** Begin Data **
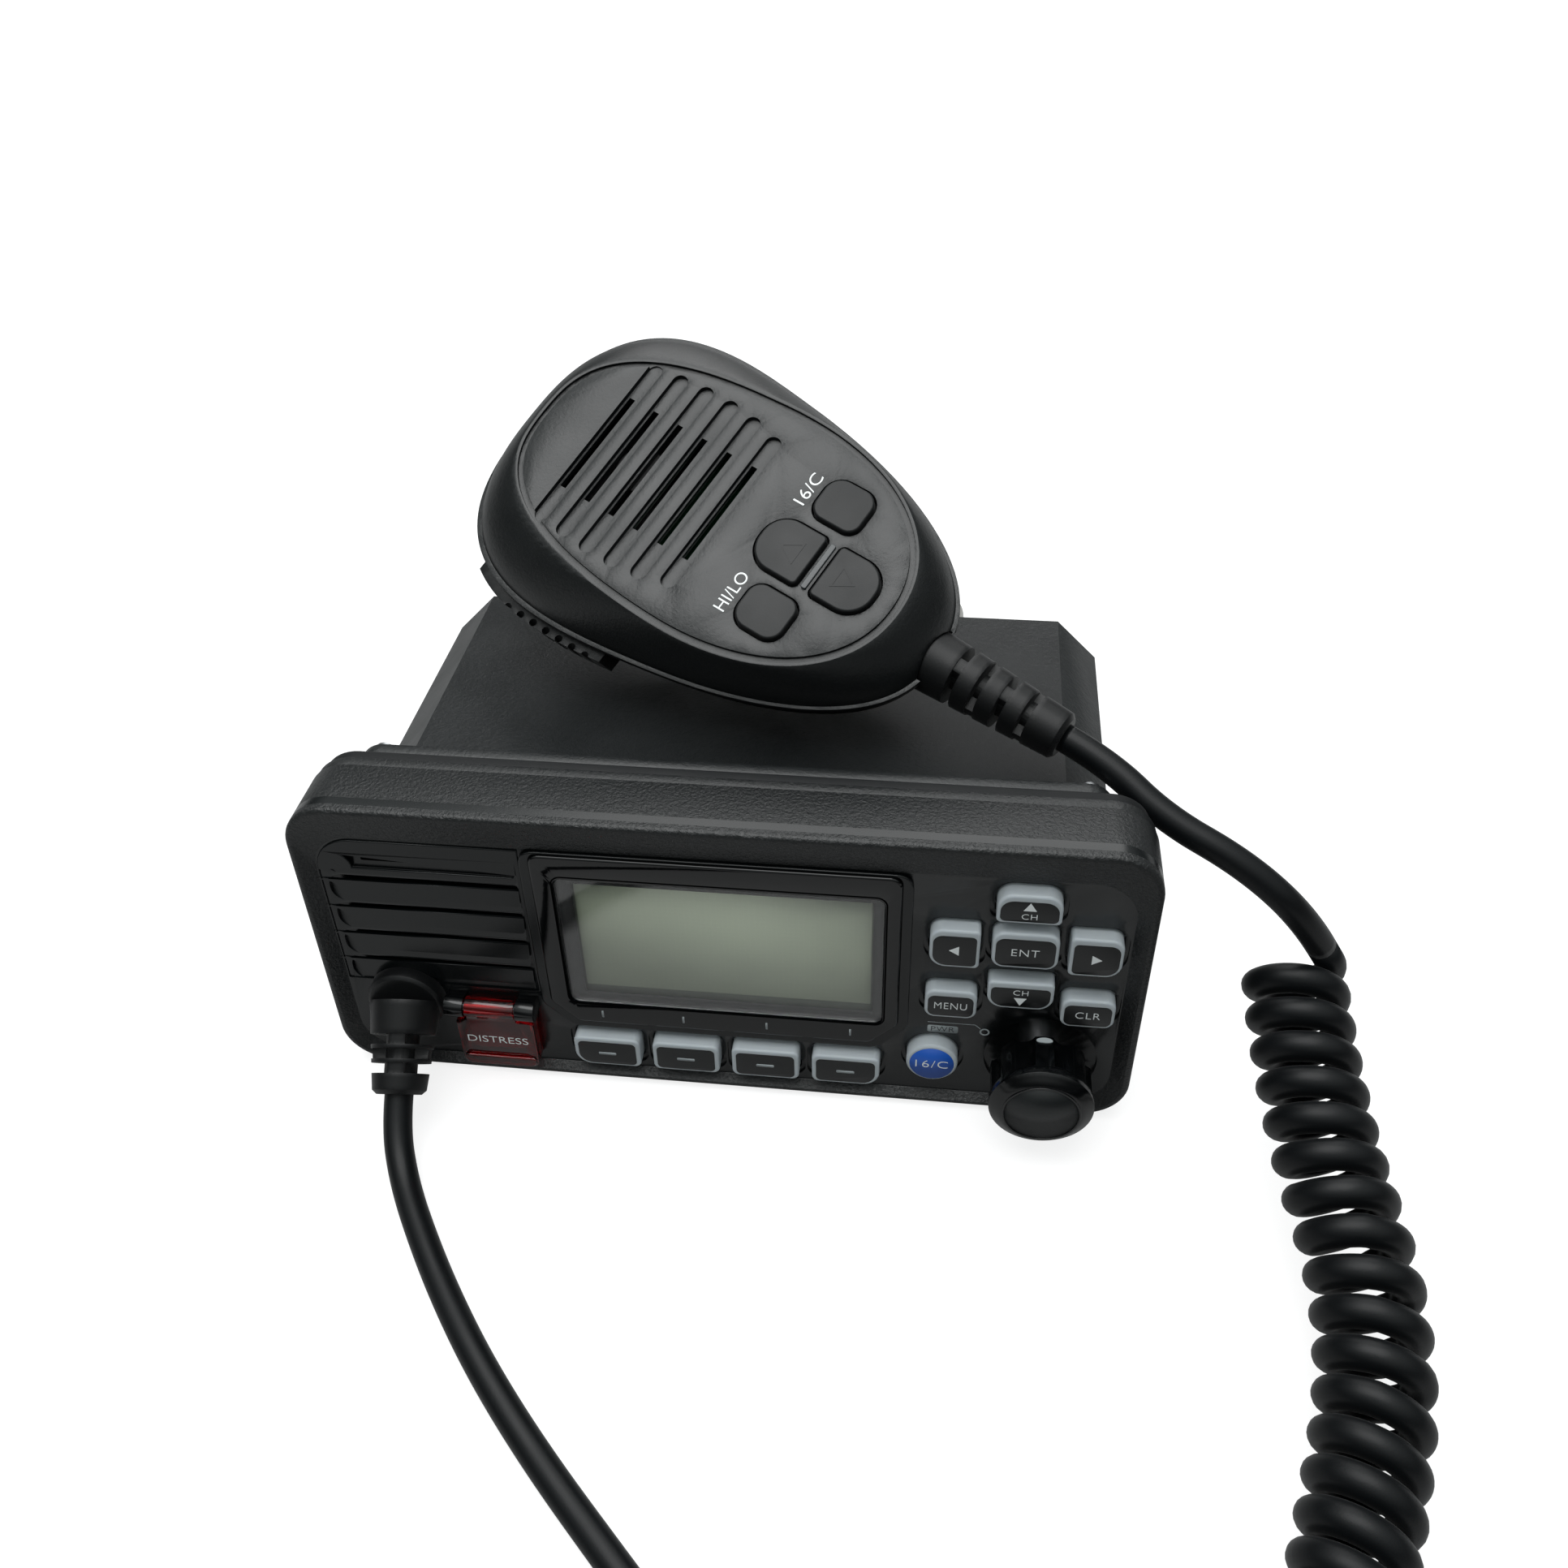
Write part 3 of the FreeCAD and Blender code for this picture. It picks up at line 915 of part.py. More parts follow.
# Talk key: a curved bar that follows the flank, with finger ribs
talk_outer = lofted([(blended(1.0, -2.6, 0.955), SEAM_Z - 8.6), (blended(1.0, -2.2), SEAM_Z - 1.6)])
talk_inner = lofted([(blended(1.0, 3.0, 0.955), SEAM_Z - 8.7), (blended(1.0, 3.4), SEAM_Z - 1.5)])
talk_bar = shaped("talk_bar", talk_outer.cut(talk_inner))
talk_span = box("talk_span", ("-45", "-12"), TALK_Y, TALK_Z)
talk_blank = common("talk_blank", talk_bar, talk_span)
TALK_RIBS = 9
rib_cuts = [rod(f"talk_rib_{i}", "0.8", "12", placed("-35.2", f"{TALK_Y[0]} + 3.4 + 3.35 * {i}", f"{TALK_Z[0]} - 2", UPRIGHT))
            for i in range(TALK_RIBS - 2)]
node("mic_talk_key", cut("talk_whole", talk_blank, *rib_cuts), placement=MIC)

for key_name in MIC_KEYS:
    mic_cap = mic_plate(f"{key_name}_cap", key_name, "0", "-3.2", "0.8")
    soften(mic_cap, "0.5", lambda e: abs(e.BoundBox.ZMin - 0.8) < 1e-4)
    mic_brim = mic_plate(f"{key_name}_brim", key_name, "0.75", "-3.9", "-3.1")
    key_x, key_low, key_high = MIC_KEYS[key_name][:3]
    mic_stem = rod(f"{key_name}_stem", "1.6", f"{MIC_BOARD} - 3.5 - mic_push - 0.2",
                   placed(key_x, f"(({key_low}) + ({key_high})) / 2", f"-{MIC_BOARD} + mic_push + 0.2", UPRIGHT))
    node(key_name, fuse(f"{key_name}_whole", mic_cap, mic_brim, mic_stem), placement=MIC)

# Inside the microphone: board, capsule, hanger stud and screws
mic_board_plate = slab("mic_board_plate", ("-18", "18"), ("-28", "18"), ("0", "board_thick"), "4")
put(mic_board_plate, placed("0", "0", f"-{MIC_BOARD}", FreeCAD.Rotation(X_AXIS, -90)))
capsule = rod("capsule_can", "4.8", "4", placed("0", "24", "-6.5", UPRIGHT))
node("mic_board", mic_board_plate, placement=MIC)
node("mic_capsule", capsule, placement=MIC)
stud_points = [("0", "0"), ("stud_radius", "0"), ("stud_radius", "1.8"), ("5", "2.8"), ("4.4", "6"), ("0", "6")]
STUD_Y = "14"
node("mic_hanger", turned("stud_turned", stud_points, placed("0", STUD_Y, f"{BACK_Z - 6:.4f}", UPRIGHT)), placement=MIC)

mic_boot_part = boot("mic_boot_part", 6.3, 4.7, 29.5, 4, 1.7, 6.2,
                     FreeCAD.Placement(VECTOR(0, -43.5, BOOT_Z), FreeCAD.Rotation(X_AXIS, 90)))
node("mic_boot", mic_boot_part, placement=MIC)
MIC_BOOT_END = MIC.multVec(VECTOR(0, -73.0, BOOT_Z))
MIC_DOWN = MIC.Rotation.multVec(VECTOR(0, -1, 0))


# Cords. Route points are in the resting frame, where the floor is Z = 0.
CORD = number("cord")


def rest(x, y, z):
    """A point measured with the rest frame's zero at the case's rear bottom edge."""
    return VECTOR(x, y, z)


def tube(name, points, radius):
    """Straight runs joined by tangent arcs, as large as the runs allow, and the tube along them."""
    edges = []
    radii = []
    start = points[0]
    for before, corner, after in zip(points, points[1:], points[2:]):
        into, out = corner - before, after - corner
        turn = into.getAngle(out)
        bend = 0.45 * min(into.Length, out.Length) / math.tan(turn / 2)
        reach = bend * math.tan(turn / 2)
        radii.append(bend)
        into.normalize()
        out.normalize()
        first, last = corner - into * reach, corner + out * reach
        inward = out - into
        inward.normalize()
        middle = corner + inward * (bend / math.cos(turn / 2) - bend)
        edges.append(Part.LineSegment(start, first).toShape())
        edges.append(Part.Arc(first, middle, last).toShape())
        start = last
    edges.append(Part.LineSegment(start, points[-1]).toShape())
    wire = Part.Wire(edges)
    section = Part.Wire([Part.Circle(points[0], points[1] - points[0], radius).toShape()])
    solid = wire.makePipeShell([section], True, False)
    expected = math.pi * radius ** 2 * wire.Length
    print(f"{name}: length {wire.Length:.1f}, radii {[round(r, 1) for r in radii]}, "
          f"volume {solid.Volume:.1f} of {expected:.1f}")
    node(name, shaped(name + "_tube", solid), placement=FreeCAD.Placement())
    return wire


# Axis of the curly length: a smooth curve that starts in the air beside the radio and lies down on the floor
CURL_RADIUS = (number("curl_outside") - CORD) / 2
FLOOR_AXIS = number("curl_outside") / 2 + 0.2
AXIS_POLES = [rest(106.2, 2.9, 31.1), rest(107.1, -22, 23.2), rest(116.3, -59.8, 14.3), rest(105.6, -98.7, FLOOR_AXIS),
              rest(91, -140.5, FLOOR_AXIS), rest(61, -160.5, FLOOR_AXIS), rest(27, -160.5, FLOOR_AXIS)]
axis_curve = Part.BSplineCurve()
axis_curve.buildFromPolesMultsKnots(AXIS_POLES, [3, 1, 1, 1, 1, 3], [0, 1, 2, 3, 4, 5], False, 2)
CURL_START = math.radians(40)
CURL_END = math.radians(180)
STEPS = 1500


def curl_turns():
    """Angle of the helix along the axis: curls open a little where the axis bends."""
    low, high = axis_curve.FirstParameter, axis_curve.LastParameter
    marks = [low + (high - low) * i / STEPS for i in range(STEPS + 1)]
    angles = [0.0]
    for a, b in zip(marks, marks[1:]):
        middle = (a + b) / 2
        bend = axis_curve.curvature(middle)
        pitch = (CORD + number("curl_gap")) / (1 - 1.05 * CURL_RADIUS * bend)
        angles.append(angles[-1] + 2 * math.pi * (axis_curve.value(b) - axis_curve.value(a)).Length / pitch)
    whole = math.floor((angles[-1] + CURL_START - CURL_END) / (2 * math.pi))
    total = CURL_END - CURL_START + 2 * math.pi * whole
    return marks, [angle * total / angles[-1] for angle in angles], total


MARKS, ANGLES, TOTAL_TURN = curl_turns()


def on_helix(angle):
    """Point and direction of the wire's centre after this much turning."""
    angle = min(max(angle, 0.0), TOTAL_TURN)
    low, high = 0, STEPS
    while high - low > 1:
        half = (low + high) // 2
        low, high = (half, high) if ANGLES[half] <= angle else (low, half)
    share = (angle - ANGLES[low]) / (ANGLES[high] - ANGLES[low])
    mark = MARKS[low] + (MARKS[high] - MARKS[low]) * share
    centre = axis_curve.value(mark)
    along = axis_curve.tangent(mark)[0]
    right = Z_AXIS.cross(along)
    right.normalize()
    up = along.cross(right)
    phase = CURL_START + angle
    spot = centre + (right * math.sin(phase) + up * math.cos(phase)) * CURL_RADIUS
    speed = (axis_curve.value(MARKS[high]) - axis_curve.value(MARKS[low])).Length / (ANGLES[high] - ANGLES[low])
    heading = (right * math.cos(phase) - up * math.sin(phase)) * CURL_RADIUS + along * speed
    heading.normalize()
    return spot, heading


def arc_from(start, heading, end):
    """The arc that leaves start along heading and reaches end."""
    chord = end - start
    angle = heading.getAngle(chord)
    if angle < 1e-5:
        return Part.LineSegment(start, end)
    side = heading - chord * (heading.dot(chord) / chord.dot(chord))
    side.normalize()
    middle = start + chord * 0.5 + side * (chord.Length / 2 * math.tan(angle / 2))
    return Part.Arc(start, middle, end)


def biarc(start, heading, end, arrival):
    """Two tangent arcs between two points with given directions."""
    gap = end - start
    both = heading + arrival
    a = 2 * (1 - heading.dot(arrival))
    b = 2 * gap.dot(both)
    c = -gap.dot(gap)
    reach = -c / b if abs(a) < 1e-9 else (-b + math.sqrt(b * b - 4 * a * c)) / (2 * a)
    joint = (start + heading * reach + end - arrival * reach) * 0.5
    first = arc_from(start, heading, joint)
    back = arc_from(end, arrival * -1, joint)
    return [first, back]


def curly():
    """The curly length: straight ends, and biarcs of half a turn between them."""
    count = round(TOTAL_TURN / math.pi)
    spots = [on_helix(TOTAL_TURN * i / count) for i in range(count + 1)]
    first, last = spots[0], spots[-1]
    entry = first[0] - first[1] * CORD
    leaving = last[0] + last[1] * CORD
    curves = [Part.LineSegment(entry, first[0])]
    for (a, heading), (b, arrival) in zip(spots, spots[1:]):
        curves += biarc(a, heading, b, arrival)
    curves.append(Part.LineSegment(last[0], leaving))
    wire = Part.Wire(Part.__sortEdges__([curve.toShape() for curve in curves]))
    return wire, entry, first[1], leaving, last[1], count


def least_gap(wire):
    """Least free gap between two curls, on points along the wire more than half a curl apart."""
    spots = wire.discretize(Distance=1.6)
    apart = int(math.pi * CURL_RADIUS / 1.6)
    least = 1e9
    for i, spot in enumerate(spots):
        for other in spots[i + apart:i + 6 * apart]:
            least = min(least, (spot - other).Length)
    return least - CORD


CURL_SIDES = 8
curl_wire, CURL_IN, CURL_IN_WAY, CURL_OUT, CURL_OUT_WAY, half_turns = curly()
flat = math.cos(math.pi / CURL_SIDES)
across = CURL_IN_WAY.cross(Z_AXIS)
across.normalize()
upward = across.cross(CURL_IN_WAY)
section_points = []
for index in range(CURL_SIDES + 1):
    angle = 2 * math.pi * (index % CURL_SIDES + 0.5) / CURL_SIDES
    section_points.append(CURL_IN + (across * math.cos(angle) + upward * math.sin(angle)) * (CORD / 2))
curl_section = Part.makePolygon(section_points)
curl_solid = curl_wire.makePipeShell([curl_section], True, False)
print(f"curly_cord: entry {tuple(round(v, 1) for v in CURL_IN)} heading {tuple(round(v, 2) for v in CURL_IN_WAY)}")
print(f"curly_cord: {half_turns / 2:.1f} turns, wire length {curl_wire.Length:.1f}, "
      f"least gap {least_gap(curl_wire):.2f}, volume {curl_solid.Volume:.1f} of "
      f"{curl_wire.Length * CURL_SIDES / 2 * (CORD / 2) ** 2 * math.sin(2 * math.pi / CURL_SIDES):.1f}")
node("curly_cord", shaped("curly_cord_tube", curl_solid), placement=FreeCAD.Placement())

LEAD_POINTS = [MIC_BOOT_END, MIC_BOOT_END + MIC_DOWN * 9.5, rest(78.1, 17.3, 57.6), rest(84.6, 13.4, 55.2),
               rest(92.2, 4.2, 51.6), CURL_IN - CURL_IN_WAY * 9.3, CURL_IN]
tube("mic_lead", LEAD_POINTS, CORD / 2)
FLOOR_LEAD = CORD / 2 + 0.1
RADIO_BOOT_END = REST.multVec(BOOT_END)
RADIO_BOOT_WAY = RADIO_BOOT_END - REST.multVec(BOOT_ROOT)
RADIO_BOOT_WAY.normalize()
RADIO_LEAD_POINTS = [RADIO_BOOT_END, RADIO_BOOT_END + RADIO_BOOT_WAY * 6.5, rest(-58.2, -40, 3.1),
                     rest(-52.7, -49.4, FLOOR_LEAD), rest(-43.6, -62.6, FLOOR_LEAD), rest(-33, -75.8, FLOOR_LEAD),
                     rest(-20.1, -89.3, FLOOR_LEAD), rest(-4.6, -103.6, FLOOR_LEAD), rest(8.5, -115.5, FLOOR_LEAD),
                     rest(20.3, -129.4, FLOOR_LEAD), rest(24.7, -137.6, FLOOR_LEAD), CURL_OUT + CURL_OUT_WAY * 8.5, CURL_OUT]
tube("radio_lead", RADIO_LEAD_POINTS, CORD / 2)

doc.recompute()

# The origin goes to the middle of the footprint of the radio with its microphone, without the cords
CORDS = ("mic_lead", "curly_cord", "radio_lead")
boxes = [item.Shape.optimalBoundingBox() for name, item in NODES.items() if name not in CORDS]
middle = VECTOR((min(b.XMin for b in boxes) + max(b.XMax for b in boxes)) / 2,
                (min(b.YMin for b in boxes) + max(b.YMax for b in boxes)) / 2, 0)
for item in NODES.values():
    item.Placement = FreeCAD.Placement(middle * -1, FreeCAD.Rotation()).multiply(item.Placement)
doc.recompute()
print(f"origin at {middle.x:.3f}, {middle.y:.3f} from the case's rear bottom edge")

failed = [item.Name for item in doc.Objects if "Invalid" in item.State or "Error" in item.State]
if failed:
    raise RuntimeError(f"failed objects: {failed}")
os.makedirs("parts", exist_ok=True)
for name, item in NODES.items():
    shape = item.Shape
    if shape.isNull() or not shape.isValid() or not shape.Solids:
        raise RuntimeError(f"{name} has no valid solid")
    shape.exportStep(os.path.join("parts", name + ".step"))
print(f"{len(NODES)} nodes, lowest {min(item.Shape.BoundBox.ZMin for item in NODES.values()):.3f}")
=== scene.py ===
import json
import logging
import math
from dataclasses import dataclass
from enum import Enum
from typing import Any, Mapping, Optional, Sequence, Union

import bmesh
import bpy
from mathutils import Matrix, Vector

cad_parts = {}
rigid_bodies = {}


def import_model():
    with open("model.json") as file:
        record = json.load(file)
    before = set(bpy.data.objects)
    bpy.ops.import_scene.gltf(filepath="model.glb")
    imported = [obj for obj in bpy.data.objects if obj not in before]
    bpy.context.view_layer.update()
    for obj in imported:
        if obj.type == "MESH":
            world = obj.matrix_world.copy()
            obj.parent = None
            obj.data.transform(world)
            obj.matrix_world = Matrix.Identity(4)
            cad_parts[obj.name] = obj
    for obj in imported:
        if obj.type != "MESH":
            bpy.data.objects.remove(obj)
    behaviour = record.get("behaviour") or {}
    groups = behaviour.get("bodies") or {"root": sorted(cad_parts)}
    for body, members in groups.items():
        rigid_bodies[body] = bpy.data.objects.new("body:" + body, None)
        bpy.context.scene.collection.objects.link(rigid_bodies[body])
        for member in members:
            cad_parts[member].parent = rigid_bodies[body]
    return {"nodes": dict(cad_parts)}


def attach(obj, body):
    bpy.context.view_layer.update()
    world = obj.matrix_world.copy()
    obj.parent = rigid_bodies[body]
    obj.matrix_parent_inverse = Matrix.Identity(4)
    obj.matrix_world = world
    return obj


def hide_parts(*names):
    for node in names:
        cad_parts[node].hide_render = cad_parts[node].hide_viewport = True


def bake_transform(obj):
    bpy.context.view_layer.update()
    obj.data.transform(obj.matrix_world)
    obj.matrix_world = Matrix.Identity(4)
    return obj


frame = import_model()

LOG = logging.getLogger("marine_radio")
MM = 0.001
Tree = bpy.types.NodeTree
Node = bpy.types.Node
Mesh = bpy.types.Mesh
Point = tuple[float, float]
Spot = tuple[float, float, float]
Box = tuple[float, float, float, float]  # left, right, low, high
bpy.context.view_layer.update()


class Body(str, Enum):
    """The moving bodies that pieces ride on, beside the keys, which carry their own names."""

    RADIO = "radio"
    MICROPHONE = "microphone"
    KNOB = "knob"
    COVER = "distress_cover"


class Side(Enum):
    """Which rigid unit a piece is drawn on."""

    RADIO = "radio"
    MICROPHONE = "microphone"


class Way(Enum):
    """Which way a printed triangle points, as its turn in degrees."""

    UP = 0.0
    LEFT = 90.0
    DOWN = 180.0
    RIGHT = 270.0


# Placement of the two rigid units, in millimetres and degrees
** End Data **
▶ Written request:
Quote exactly the lines running from the start of the listing above through the line where "talk_blank, *rib_cuts), placement=MIC)" is found, and output no other lines.

▶ Finished exercise:
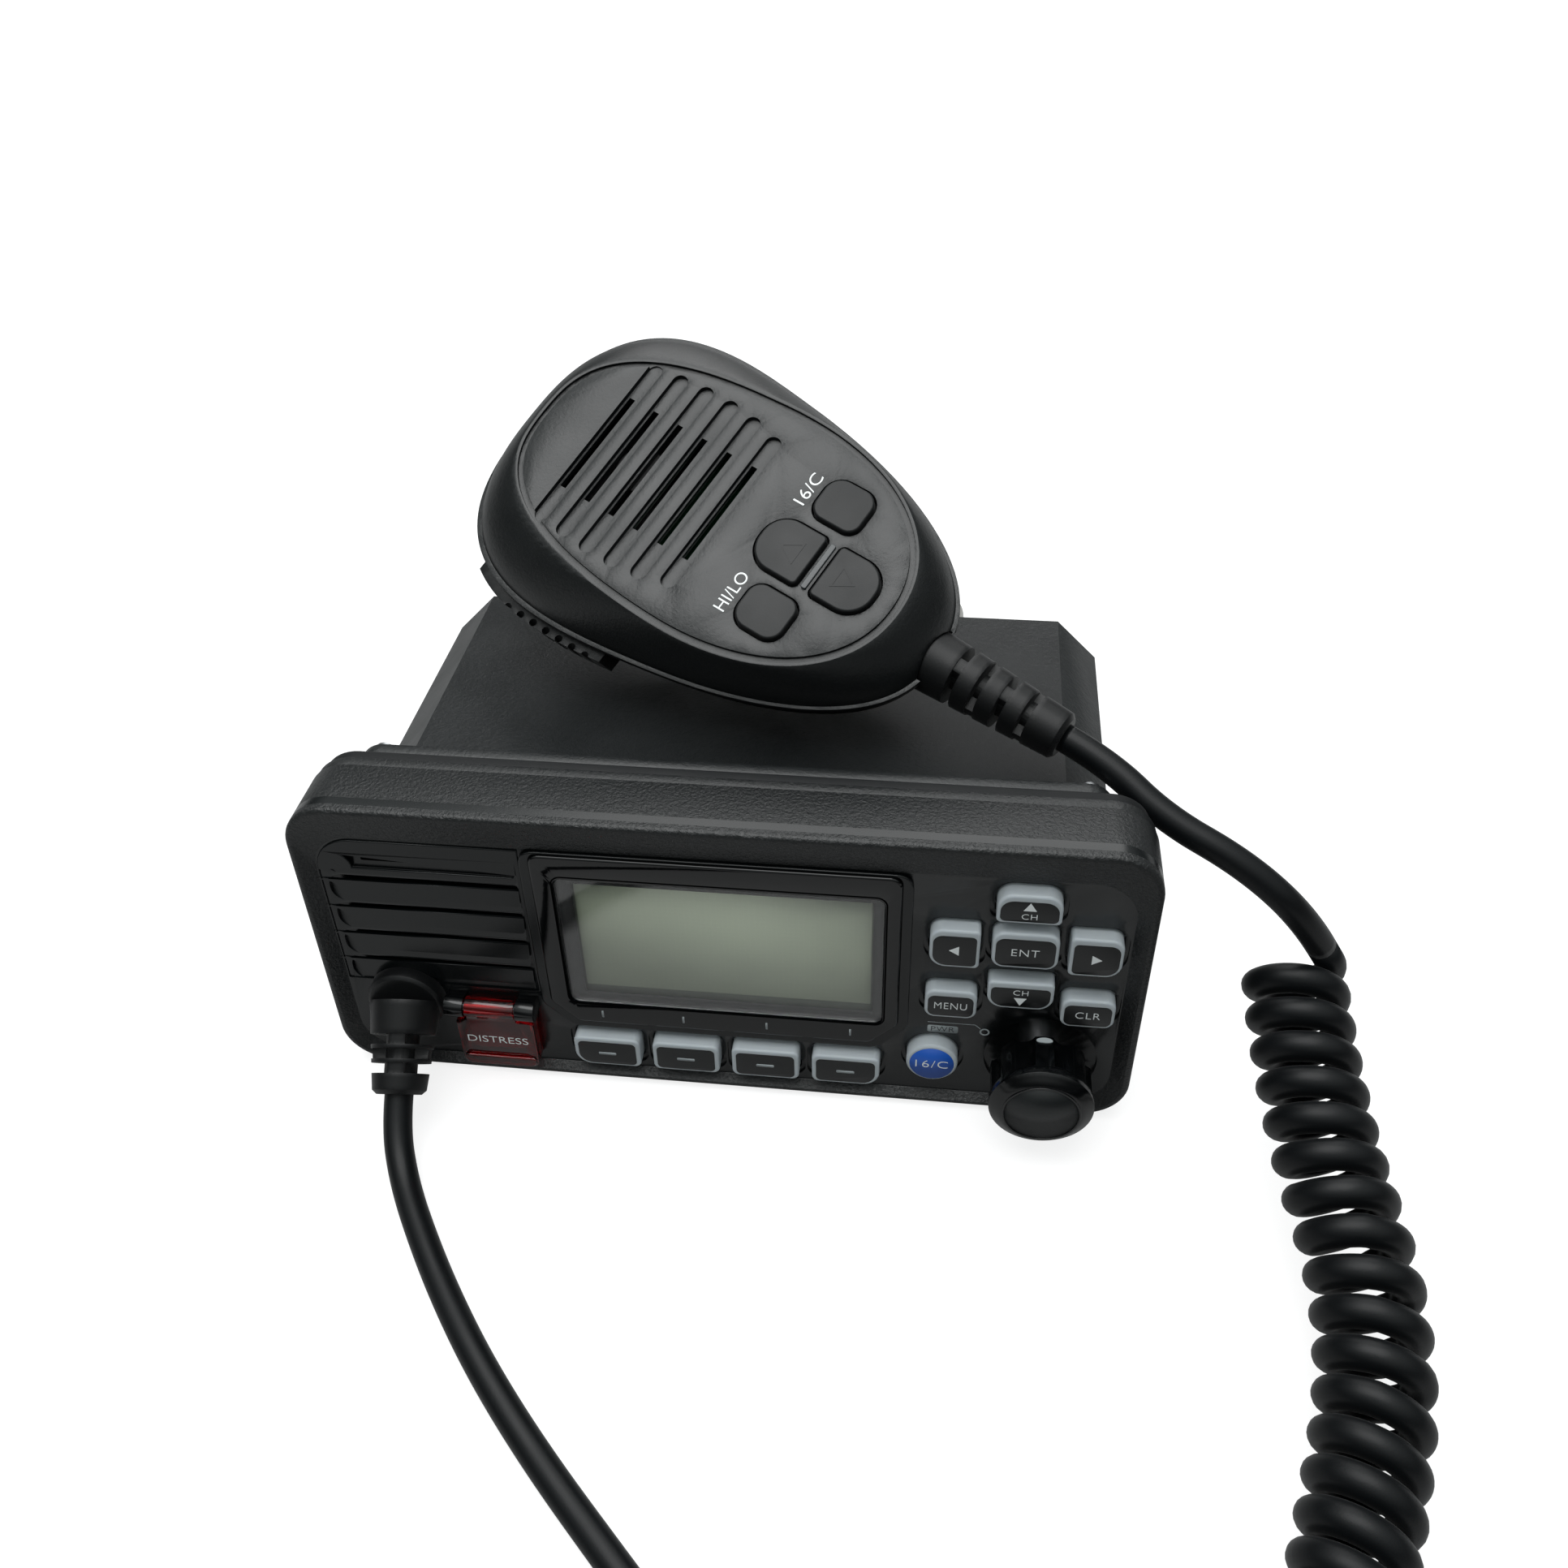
Write part 3 of the FreeCAD and Blender code for this picture. It picks up at line 915 of part.py. More parts follow.
# Talk key: a curved bar that follows the flank, with finger ribs
talk_outer = lofted([(blended(1.0, -2.6, 0.955), SEAM_Z - 8.6), (blended(1.0, -2.2), SEAM_Z - 1.6)])
talk_inner = lofted([(blended(1.0, 3.0, 0.955), SEAM_Z - 8.7), (blended(1.0, 3.4), SEAM_Z - 1.5)])
talk_bar = shaped("talk_bar", talk_outer.cut(talk_inner))
talk_span = box("talk_span", ("-45", "-12"), TALK_Y, TALK_Z)
talk_blank = common("talk_blank", talk_bar, talk_span)
TALK_RIBS = 9
rib_cuts = [rod(f"talk_rib_{i}", "0.8", "12", placed("-35.2", f"{TALK_Y[0]} + 3.4 + 3.35 * {i}", f"{TALK_Z[0]} - 2", UPRIGHT))
            for i in range(TALK_RIBS - 2)]
node("mic_talk_key", cut("talk_whole", talk_blank, *rib_cuts), placement=MIC)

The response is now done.